The opposition had rejected the rally venues proposed by the Baku authorities, as they were neither central nor easy to reach on public transport.


On the conflict with Armenia over Nagorno-Karabakh, Novruz Mammadov said that Azerbaijan expected the West to display a fair position on a resolution of the conflict.

"Azerbaijan has lived in conditions of war for over 20 years. Twenty percent of the country’s territory has been occupied by a neighbouring state. The international community has acknowledged this to a certain extent. Azerbaijan's territorial integrity is also recognized by all international organizations. But the main issue here is that we have a right to expect justice from Europe, because Europe presents itself as a true guardian of fair values. Unfortunately, this fact raises many questions. There are people who run organizations like the UN and the OSCE. Why was the OSCE established? This organization is required for cooperation and security. These are its original duties.

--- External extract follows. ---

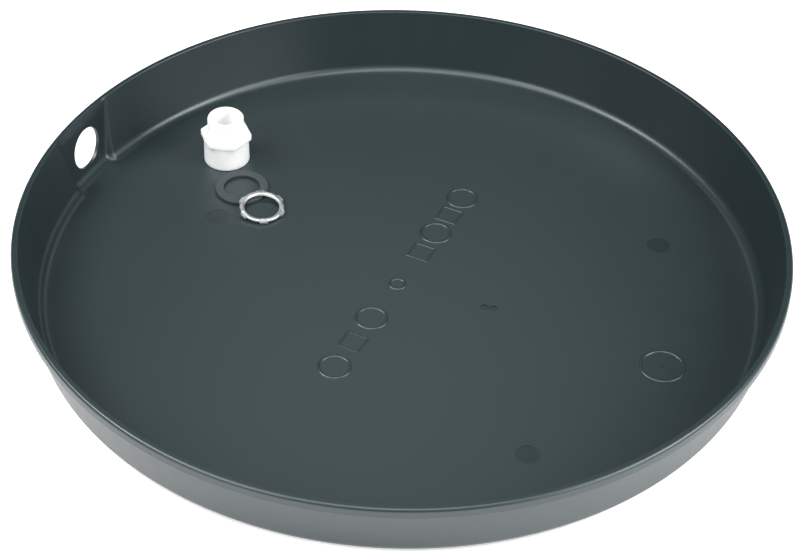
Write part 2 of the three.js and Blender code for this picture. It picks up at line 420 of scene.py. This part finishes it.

"But the question is why was it necessary to state that several hundred people had gathered in Baku. Since this organization is engaged in security issues, why does it not make a similar statement that 20% of Azerbaijani territory has been occupied by a neighbouring state? But it does not, and we are very concerned about the reasons. The West is always talking about fundamental values. And justice is the basis of these values, but unfortunately, this is forgotten," he said.

Mammadov hoped that OSCE Minsk Group co-chairs, mediating a settlement to the Karabakh conflict, would make tougher demands on Armenia side during their current visit to the region.

Asked about his hopes for the co-chairs' visit following the killing of an Azerbaijani boy by an Armenian sniper earlier in March, Mammadov said that his expectations "concern events on the front line, as you noted, the need for an investigation into the murder of a small boy by a sniper. The demonstration by the OSCE Minsk Group co-chairs of a fair position, reflecting the reality of the situation is very important, not only for Azerbaijan but for them themselves and for the whole world. 

"However, I regret to say that we have yet to see a comprehensive investigation into these issues that would fully and without bias reflect the situation. But I think we should be optimistic on this as this is the will of the Azerbaijani people and our president. We are ready to do our utmost to enforce our will and I am sure that we will achieve our objectives."